To achieve delivery of a more effective, risk-focused, and seamless supervisory approach, the Consumer Compliance and Community Affairs and Bank Supervision and Regulation departments were merged into one division.

At year-end there were 62 state member banks in the District. There were also 210 holding companies with assets totaling $522 billion, 120 branches and agencies of foreign banks, 8 Edge and Agreement corporation offices, and 40 representative offices.

Overall applications activity declined as the total number of applications filed during 1996 reached 291 as compared to 310 in 1995. This level, while slightly reduced from the prior year's activity, continues to reflect the expansion and consolidation of the industry. Applications to form bank holding companies declined from 54 during 1995 to 26 in 1996, and merger applications by state member banks declined by half in 1996.

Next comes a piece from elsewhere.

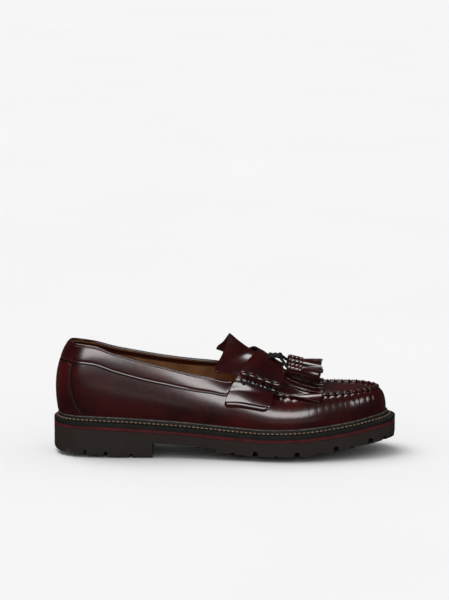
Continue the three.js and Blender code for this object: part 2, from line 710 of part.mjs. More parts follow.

The Twelfth District continued to provide guidance and direction on community reinvestment throughout the nine Western states. Community Affairs co-sponsored, with the American Bankers' Association and the Small Business Administration, the 1996 National Community Development Lending Conference. Later in the year, the unit sponsored its annual Community Reinvestment conference, entitled "The New CRA: Focus on the Future." It also sponsored two one-day small business lending conferences and a conference on electronic banking and its implications for consumers, and facilitated numerous other meetings. Staff also coordinated a series of seven public meetings on the proposed merger between First Interstate Bank of California and Wells Fargo Bank, with approximately 550 individuals providing their comments on CRA activity of these banks.

In the area of community development, the Bank provided leadership to the Association of Reinvestment Consortia for Housing, and consulted with Seattle-based banks on the formation of the Seattle Small Business Lenders Association's "One Stop Capital Shop." To assist banks in identifying local investment opportunities, the unit held bi-monthly roundtables in Boise, Las Vegas, Los Angeles, Salt Lake City, San Francisco, and Seattle.